Crowding and Time in the Death Zone
The number of climbers making summit bids on Everest has increased roughly fourfold in recent decades, and photographs of long lines of climbers clipped to a single fixed rope near the summit have raised alarms. The logical concern is straightforward: if you’re stuck waiting in line at 8,500 meters, you’re burning through your supplemental oxygen supply and spending extra hours in conditions your body cannot tolerate. A 2020 study published in PLOS One investigated this directly and found, surprisingly, that crowding had no statistically evident effect on death rates during summit bids. Success and death rates remained similar regardless of how many climbers were on the route.

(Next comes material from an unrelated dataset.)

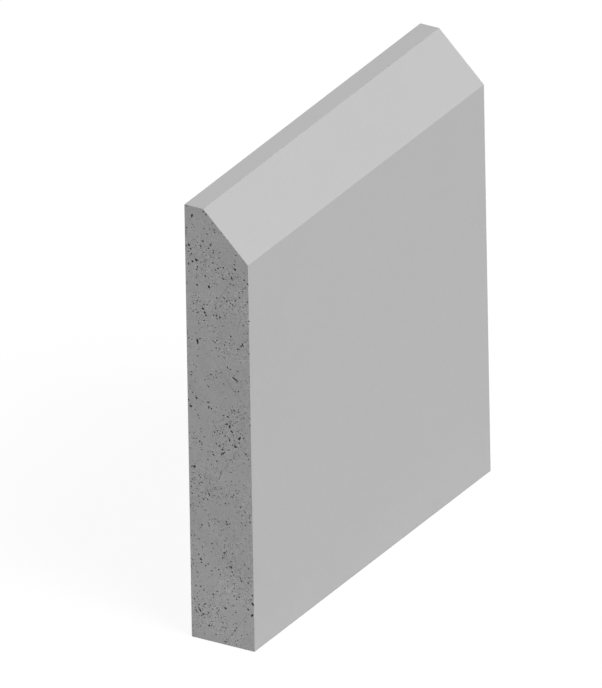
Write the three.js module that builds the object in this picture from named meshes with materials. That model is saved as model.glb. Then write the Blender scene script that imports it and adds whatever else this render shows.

That finding doesn’t mean crowding is harmless. It may reflect the fact that modern guided expeditions carry more supplemental oxygen than earlier expeditions, compensating for longer summit days. It also doesn’t account for close calls, frostbite injuries, or the subjective experience of waiting in line at extreme altitude. Between 1990 and 2019, 119 climbers died on Everest during spring seasons, with causes spanning illness, falls, and objective hazards like avalanches. The overall fatality rate sits at roughly 1% of successful summiteers, though some estimates place the broader death-to-attempt ratio closer to 4%.
Descent Is More Dangerous Than the Climb
A pattern in Everest fatalities is that many deaths occur on the way down. Climbers pour everything into reaching the summit, arriving exhausted, dehydrated, and often behind schedule. The descent requires the same technical skill as the ascent but with depleted oxygen supplies, failing light, and a body that has been above 8,000 meters for hours longer than planned. Falls increase when fatigued climbers descend steep terrain with impaired coordination. Hypothermia sets in faster when a climber stops generating heat from exertion. And the psychological letdown after reaching the summit can reduce the vigilance needed to survive the trip back to camp.
Many of the “disappearances” recorded in Everest’s history likely represent climbers who collapsed from exhaustion or exposure on the descent and were buried by snow or fell into crevasses. Their bodies remain on the mountain, some visible along the standard routes, frozen in place at the altitude where they stopped.